> Short problem:
Starting with the line that contains "0.013), 0.0, 0.42)" and stopping after the line that contains "bpy.data.objects.remove(obj)", output every line exactly as it stands.
----- Record list
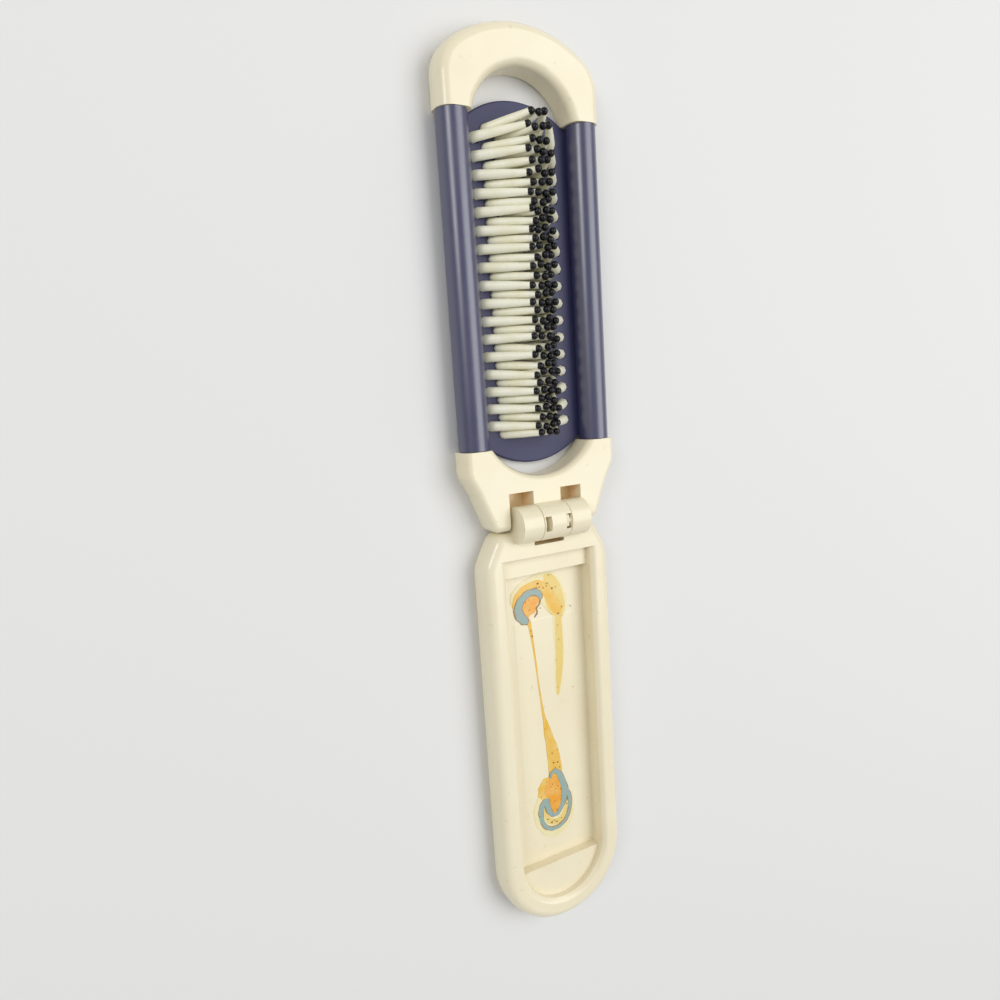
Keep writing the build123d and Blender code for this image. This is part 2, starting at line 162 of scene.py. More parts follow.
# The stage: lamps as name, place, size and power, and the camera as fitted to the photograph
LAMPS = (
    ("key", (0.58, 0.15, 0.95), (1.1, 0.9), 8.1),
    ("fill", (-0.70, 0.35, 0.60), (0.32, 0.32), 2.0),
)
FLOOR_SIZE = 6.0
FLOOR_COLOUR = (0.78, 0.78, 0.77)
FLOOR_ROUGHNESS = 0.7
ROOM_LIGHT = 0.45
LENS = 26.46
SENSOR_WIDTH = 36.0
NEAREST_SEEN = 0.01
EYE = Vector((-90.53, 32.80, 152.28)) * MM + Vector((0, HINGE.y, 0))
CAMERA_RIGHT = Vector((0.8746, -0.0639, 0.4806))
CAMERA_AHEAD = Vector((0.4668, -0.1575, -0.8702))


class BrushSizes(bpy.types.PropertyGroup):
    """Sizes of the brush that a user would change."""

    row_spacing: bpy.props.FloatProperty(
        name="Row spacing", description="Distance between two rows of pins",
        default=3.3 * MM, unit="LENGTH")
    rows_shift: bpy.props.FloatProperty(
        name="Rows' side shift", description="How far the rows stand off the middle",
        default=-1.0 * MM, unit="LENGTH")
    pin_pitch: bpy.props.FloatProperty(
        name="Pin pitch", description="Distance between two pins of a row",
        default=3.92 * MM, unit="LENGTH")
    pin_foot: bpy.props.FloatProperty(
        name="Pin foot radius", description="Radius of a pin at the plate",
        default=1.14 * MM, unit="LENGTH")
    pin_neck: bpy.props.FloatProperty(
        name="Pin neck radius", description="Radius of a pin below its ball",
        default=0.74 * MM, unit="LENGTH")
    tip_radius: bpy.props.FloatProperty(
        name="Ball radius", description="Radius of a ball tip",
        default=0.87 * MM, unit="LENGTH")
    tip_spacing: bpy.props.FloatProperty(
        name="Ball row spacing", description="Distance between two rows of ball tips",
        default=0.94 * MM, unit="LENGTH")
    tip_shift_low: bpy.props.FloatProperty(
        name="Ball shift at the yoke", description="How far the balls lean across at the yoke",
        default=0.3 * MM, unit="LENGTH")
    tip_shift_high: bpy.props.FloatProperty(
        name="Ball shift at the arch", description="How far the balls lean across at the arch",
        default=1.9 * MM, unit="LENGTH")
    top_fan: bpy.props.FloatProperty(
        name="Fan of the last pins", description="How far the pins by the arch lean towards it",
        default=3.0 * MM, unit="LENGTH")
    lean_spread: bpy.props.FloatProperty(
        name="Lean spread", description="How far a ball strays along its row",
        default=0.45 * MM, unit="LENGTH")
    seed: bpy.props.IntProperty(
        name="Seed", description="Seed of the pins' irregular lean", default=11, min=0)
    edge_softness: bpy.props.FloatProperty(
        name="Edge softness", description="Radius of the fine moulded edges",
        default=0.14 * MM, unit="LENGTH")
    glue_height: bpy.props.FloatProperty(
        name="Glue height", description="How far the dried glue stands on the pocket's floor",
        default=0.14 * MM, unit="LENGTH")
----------
----- Record list
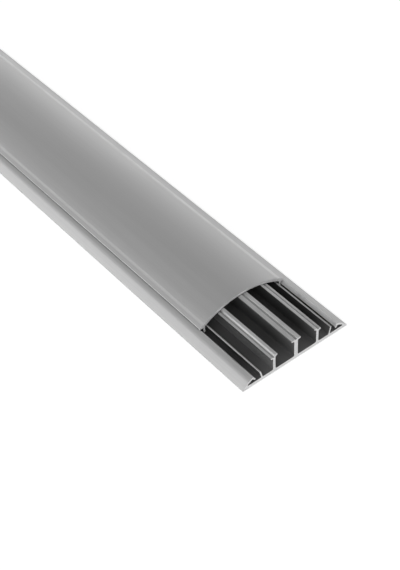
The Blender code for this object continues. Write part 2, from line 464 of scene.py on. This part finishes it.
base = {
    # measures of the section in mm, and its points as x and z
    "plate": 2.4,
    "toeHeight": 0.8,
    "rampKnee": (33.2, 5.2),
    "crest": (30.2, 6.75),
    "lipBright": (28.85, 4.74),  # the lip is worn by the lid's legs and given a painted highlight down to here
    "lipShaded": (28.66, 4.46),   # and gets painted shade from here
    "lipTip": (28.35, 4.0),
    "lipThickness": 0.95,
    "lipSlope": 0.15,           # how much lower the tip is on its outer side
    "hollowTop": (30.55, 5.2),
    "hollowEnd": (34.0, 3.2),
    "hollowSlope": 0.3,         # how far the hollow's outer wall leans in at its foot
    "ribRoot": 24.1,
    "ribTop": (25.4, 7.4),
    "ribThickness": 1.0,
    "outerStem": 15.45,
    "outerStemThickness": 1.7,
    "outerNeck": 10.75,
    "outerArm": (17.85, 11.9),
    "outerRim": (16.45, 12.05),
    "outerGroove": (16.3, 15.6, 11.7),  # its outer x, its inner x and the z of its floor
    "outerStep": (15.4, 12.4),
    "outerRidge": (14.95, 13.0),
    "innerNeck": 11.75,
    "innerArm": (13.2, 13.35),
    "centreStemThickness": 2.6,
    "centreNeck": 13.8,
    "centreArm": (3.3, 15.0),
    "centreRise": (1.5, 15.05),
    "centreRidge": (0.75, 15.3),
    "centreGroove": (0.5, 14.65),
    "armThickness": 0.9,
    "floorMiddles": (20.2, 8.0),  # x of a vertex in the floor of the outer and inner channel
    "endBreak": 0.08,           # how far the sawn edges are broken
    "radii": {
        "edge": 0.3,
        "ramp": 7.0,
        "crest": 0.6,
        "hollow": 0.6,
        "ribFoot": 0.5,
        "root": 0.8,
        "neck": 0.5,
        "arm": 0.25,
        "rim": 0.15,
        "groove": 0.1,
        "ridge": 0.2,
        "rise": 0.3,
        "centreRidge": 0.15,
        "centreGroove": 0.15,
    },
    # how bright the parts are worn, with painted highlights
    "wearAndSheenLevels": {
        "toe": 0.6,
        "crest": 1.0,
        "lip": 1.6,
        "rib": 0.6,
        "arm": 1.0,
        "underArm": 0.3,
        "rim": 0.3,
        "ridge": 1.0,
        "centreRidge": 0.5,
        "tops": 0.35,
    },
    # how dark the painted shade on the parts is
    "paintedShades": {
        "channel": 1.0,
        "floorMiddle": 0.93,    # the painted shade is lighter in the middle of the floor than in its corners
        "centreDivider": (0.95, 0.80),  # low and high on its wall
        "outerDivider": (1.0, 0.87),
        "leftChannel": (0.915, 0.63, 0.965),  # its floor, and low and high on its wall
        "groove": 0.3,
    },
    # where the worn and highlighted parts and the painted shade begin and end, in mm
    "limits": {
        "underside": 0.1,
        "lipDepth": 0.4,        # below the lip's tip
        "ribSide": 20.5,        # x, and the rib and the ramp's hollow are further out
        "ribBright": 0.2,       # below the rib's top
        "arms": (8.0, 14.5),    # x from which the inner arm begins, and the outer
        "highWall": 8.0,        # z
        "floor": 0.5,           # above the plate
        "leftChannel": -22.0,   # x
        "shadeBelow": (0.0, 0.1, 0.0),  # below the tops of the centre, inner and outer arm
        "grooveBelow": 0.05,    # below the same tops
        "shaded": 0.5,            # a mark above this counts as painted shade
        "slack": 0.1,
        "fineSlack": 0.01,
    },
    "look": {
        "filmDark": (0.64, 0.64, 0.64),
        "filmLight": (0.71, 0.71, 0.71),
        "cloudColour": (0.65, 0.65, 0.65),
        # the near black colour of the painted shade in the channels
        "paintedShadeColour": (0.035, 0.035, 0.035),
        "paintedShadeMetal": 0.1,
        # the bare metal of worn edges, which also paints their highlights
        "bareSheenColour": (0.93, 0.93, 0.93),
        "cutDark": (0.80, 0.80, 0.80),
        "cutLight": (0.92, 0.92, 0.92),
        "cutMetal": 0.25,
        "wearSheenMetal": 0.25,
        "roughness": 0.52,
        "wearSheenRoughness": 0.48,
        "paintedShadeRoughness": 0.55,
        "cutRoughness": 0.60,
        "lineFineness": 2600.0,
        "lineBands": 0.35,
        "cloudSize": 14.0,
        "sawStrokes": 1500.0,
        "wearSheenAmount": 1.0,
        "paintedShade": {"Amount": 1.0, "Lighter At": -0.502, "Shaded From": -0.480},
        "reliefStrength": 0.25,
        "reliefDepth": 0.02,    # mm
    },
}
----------
----- Record list
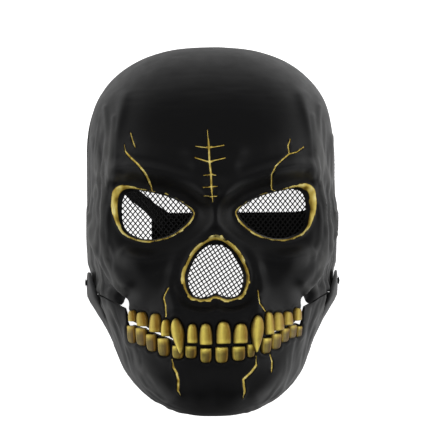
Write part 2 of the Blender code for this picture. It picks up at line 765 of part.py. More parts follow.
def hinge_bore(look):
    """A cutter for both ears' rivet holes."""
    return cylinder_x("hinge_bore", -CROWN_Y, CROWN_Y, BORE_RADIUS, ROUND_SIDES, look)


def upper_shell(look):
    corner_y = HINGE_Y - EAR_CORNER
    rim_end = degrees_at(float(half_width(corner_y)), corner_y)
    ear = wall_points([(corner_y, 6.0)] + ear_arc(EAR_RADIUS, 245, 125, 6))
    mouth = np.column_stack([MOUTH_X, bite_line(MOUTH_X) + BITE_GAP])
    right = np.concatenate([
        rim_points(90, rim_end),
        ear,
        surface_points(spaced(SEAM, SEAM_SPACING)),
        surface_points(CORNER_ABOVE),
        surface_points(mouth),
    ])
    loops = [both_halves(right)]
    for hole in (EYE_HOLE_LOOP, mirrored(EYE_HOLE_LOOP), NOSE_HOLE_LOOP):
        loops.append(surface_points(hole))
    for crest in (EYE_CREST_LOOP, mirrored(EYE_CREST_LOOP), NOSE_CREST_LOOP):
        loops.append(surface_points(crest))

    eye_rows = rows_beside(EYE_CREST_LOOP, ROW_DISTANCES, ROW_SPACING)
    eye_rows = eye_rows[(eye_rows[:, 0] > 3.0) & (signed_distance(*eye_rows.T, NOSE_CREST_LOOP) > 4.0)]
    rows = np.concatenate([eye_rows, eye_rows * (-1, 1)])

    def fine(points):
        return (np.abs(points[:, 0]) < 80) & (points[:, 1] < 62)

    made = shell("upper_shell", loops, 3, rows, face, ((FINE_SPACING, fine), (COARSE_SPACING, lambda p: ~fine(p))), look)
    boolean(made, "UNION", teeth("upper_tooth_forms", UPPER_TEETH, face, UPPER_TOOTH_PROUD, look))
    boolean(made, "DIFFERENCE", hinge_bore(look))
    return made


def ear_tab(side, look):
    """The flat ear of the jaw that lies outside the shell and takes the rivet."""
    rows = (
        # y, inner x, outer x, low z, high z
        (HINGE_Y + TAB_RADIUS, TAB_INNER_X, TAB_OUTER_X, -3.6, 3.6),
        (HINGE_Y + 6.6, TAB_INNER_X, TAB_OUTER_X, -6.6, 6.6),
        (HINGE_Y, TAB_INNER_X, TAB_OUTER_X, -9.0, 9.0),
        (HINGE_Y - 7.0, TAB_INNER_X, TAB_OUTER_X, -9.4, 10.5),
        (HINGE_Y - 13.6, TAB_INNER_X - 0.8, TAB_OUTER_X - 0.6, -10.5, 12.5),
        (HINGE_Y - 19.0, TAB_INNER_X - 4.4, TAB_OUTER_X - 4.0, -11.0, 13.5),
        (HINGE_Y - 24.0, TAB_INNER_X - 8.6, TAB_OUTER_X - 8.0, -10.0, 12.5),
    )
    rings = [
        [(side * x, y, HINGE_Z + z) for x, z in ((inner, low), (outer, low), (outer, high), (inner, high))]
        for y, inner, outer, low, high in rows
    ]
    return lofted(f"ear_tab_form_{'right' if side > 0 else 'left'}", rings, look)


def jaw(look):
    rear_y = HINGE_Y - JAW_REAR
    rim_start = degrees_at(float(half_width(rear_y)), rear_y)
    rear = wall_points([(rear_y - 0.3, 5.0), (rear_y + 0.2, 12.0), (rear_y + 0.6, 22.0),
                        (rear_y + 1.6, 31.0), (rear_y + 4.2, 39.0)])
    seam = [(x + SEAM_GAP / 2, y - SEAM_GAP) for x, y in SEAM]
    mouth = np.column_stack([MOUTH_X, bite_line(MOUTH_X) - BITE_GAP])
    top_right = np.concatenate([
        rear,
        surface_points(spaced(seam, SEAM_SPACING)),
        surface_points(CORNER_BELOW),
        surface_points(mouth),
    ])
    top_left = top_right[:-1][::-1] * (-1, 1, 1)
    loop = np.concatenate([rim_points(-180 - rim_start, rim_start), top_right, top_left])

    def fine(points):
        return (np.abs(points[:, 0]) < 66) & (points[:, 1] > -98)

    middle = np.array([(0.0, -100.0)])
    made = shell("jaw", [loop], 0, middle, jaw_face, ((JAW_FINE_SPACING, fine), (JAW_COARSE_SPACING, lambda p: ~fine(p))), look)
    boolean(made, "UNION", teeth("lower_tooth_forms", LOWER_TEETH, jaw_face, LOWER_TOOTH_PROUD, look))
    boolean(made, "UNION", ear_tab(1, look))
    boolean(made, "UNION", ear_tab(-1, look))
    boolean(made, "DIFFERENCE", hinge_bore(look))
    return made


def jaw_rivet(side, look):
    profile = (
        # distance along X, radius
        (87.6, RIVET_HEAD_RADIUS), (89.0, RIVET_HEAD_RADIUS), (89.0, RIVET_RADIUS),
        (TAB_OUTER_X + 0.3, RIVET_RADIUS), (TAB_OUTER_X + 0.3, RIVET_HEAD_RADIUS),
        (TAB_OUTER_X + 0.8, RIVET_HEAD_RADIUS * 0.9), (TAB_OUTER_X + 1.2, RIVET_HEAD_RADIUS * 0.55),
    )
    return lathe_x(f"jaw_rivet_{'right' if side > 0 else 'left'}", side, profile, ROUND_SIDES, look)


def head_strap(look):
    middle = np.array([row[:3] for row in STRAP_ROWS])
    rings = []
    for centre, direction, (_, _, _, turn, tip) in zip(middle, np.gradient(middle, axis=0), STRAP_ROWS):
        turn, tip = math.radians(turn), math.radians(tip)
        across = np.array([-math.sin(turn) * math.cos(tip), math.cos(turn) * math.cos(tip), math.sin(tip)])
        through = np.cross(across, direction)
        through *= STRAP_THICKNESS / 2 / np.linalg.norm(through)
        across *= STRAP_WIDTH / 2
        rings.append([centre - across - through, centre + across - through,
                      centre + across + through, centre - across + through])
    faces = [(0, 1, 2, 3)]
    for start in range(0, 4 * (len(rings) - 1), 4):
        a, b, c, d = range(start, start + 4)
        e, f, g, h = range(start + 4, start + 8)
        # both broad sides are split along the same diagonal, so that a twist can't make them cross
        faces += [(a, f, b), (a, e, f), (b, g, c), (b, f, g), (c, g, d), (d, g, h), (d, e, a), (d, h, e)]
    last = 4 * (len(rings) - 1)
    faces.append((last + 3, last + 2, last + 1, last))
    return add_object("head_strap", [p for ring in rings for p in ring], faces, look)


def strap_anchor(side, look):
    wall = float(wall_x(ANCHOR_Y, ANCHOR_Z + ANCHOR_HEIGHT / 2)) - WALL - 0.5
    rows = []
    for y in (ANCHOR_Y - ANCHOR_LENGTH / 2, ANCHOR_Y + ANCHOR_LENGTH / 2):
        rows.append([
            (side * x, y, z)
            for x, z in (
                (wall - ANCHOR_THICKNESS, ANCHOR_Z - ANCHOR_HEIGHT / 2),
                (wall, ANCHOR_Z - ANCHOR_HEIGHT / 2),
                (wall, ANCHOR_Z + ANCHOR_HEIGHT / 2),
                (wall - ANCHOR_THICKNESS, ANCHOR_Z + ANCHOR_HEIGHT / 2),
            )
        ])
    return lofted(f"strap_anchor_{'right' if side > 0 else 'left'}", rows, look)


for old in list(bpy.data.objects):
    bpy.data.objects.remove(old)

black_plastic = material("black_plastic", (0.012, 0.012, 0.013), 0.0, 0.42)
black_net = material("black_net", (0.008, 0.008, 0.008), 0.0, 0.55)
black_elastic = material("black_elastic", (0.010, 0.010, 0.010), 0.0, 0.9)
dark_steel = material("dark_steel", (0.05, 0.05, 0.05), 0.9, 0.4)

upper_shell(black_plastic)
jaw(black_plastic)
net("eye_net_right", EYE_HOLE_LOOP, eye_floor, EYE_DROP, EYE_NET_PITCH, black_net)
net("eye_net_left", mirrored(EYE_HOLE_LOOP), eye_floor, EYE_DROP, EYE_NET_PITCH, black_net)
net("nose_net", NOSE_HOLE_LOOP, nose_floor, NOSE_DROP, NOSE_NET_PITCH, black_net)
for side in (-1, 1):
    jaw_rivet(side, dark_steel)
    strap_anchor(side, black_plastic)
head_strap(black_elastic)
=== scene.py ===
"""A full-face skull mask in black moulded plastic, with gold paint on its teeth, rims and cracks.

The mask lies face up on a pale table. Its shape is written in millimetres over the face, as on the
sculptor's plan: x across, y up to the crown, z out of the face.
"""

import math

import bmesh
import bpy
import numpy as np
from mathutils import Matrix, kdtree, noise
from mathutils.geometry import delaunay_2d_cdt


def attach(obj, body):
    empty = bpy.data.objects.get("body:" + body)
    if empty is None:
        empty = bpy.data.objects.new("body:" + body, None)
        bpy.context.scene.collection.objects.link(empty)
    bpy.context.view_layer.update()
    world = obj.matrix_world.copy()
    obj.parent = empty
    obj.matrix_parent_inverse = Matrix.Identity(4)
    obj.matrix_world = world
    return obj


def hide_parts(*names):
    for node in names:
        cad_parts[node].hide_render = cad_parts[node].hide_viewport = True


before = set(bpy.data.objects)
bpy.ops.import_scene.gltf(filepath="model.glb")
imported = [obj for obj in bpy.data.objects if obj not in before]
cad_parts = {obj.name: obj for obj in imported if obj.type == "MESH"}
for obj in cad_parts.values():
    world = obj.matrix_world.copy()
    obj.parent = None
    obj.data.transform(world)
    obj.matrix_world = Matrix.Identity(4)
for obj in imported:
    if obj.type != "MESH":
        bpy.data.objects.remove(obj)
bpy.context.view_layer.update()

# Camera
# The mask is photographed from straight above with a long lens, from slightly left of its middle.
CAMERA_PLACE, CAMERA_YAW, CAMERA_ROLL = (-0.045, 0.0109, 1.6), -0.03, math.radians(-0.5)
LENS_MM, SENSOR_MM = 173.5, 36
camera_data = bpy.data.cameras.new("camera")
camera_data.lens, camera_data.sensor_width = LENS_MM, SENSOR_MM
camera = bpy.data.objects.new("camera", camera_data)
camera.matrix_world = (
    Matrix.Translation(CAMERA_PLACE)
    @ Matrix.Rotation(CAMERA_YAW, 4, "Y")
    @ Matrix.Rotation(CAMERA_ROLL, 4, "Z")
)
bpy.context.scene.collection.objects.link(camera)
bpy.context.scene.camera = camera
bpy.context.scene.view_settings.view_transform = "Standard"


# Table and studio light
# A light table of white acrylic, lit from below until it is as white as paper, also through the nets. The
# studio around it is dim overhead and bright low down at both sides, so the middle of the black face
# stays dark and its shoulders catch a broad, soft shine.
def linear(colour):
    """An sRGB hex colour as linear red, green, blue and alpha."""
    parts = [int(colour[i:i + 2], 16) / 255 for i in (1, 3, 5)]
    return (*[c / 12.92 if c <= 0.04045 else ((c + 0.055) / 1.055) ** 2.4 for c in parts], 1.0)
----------
> Written answer:
black_plastic = material("black_plastic", (0.012, 0.012, 0.013), 0.0, 0.42)
black_net = material("black_net", (0.008, 0.008, 0.008), 0.0, 0.55)
black_elastic = material("black_elastic", (0.010, 0.010, 0.010), 0.0, 0.9)
dark_steel = material("dark_steel", (0.05, 0.05, 0.05), 0.9, 0.4)

upper_shell(black_plastic)
jaw(black_plastic)
net("eye_net_right", EYE_HOLE_LOOP, eye_floor, EYE_DROP, EYE_NET_PITCH, black_net)
net("eye_net_left", mirrored(EYE_HOLE_LOOP), eye_floor, EYE_DROP, EYE_NET_PITCH, black_net)
net("nose_net", NOSE_HOLE_LOOP, nose_floor, NOSE_DROP, NOSE_NET_PITCH, black_net)
for side in (-1, 1):
    jaw_rivet(side, dark_steel)
    strap_anchor(side, black_plastic)
head_strap(black_elastic)
=== scene.py ===
"""A full-face skull mask in black moulded plastic, with gold paint on its teeth, rims and cracks.

The mask lies face up on a pale table. Its shape is written in millimetres over the face, as on the
sculptor's plan: x across, y up to the crown, z out of the face.
"""

import math

import bmesh
import bpy
import numpy as np
from mathutils import Matrix, kdtree, noise
from mathutils.geometry import delaunay_2d_cdt


def attach(obj, body):
    empty = bpy.data.objects.get("body:" + body)
    if empty is None:
        empty = bpy.data.objects.new("body:" + body, None)
        bpy.context.scene.collection.objects.link(empty)
    bpy.context.view_layer.update()
    world = obj.matrix_world.copy()
    obj.parent = empty
    obj.matrix_parent_inverse = Matrix.Identity(4)
    obj.matrix_world = world
    return obj


def hide_parts(*names):
    for node in names:
        cad_parts[node].hide_render = cad_parts[node].hide_viewport = True


before = set(bpy.data.objects)
bpy.ops.import_scene.gltf(filepath="model.glb")
imported = [obj for obj in bpy.data.objects if obj not in before]
cad_parts = {obj.name: obj for obj in imported if obj.type == "MESH"}
for obj in cad_parts.values():
    world = obj.matrix_world.copy()
    obj.parent = None
    obj.data.transform(world)
    obj.matrix_world = Matrix.Identity(4)
for obj in imported:
    if obj.type != "MESH":
        bpy.data.objects.remove(obj)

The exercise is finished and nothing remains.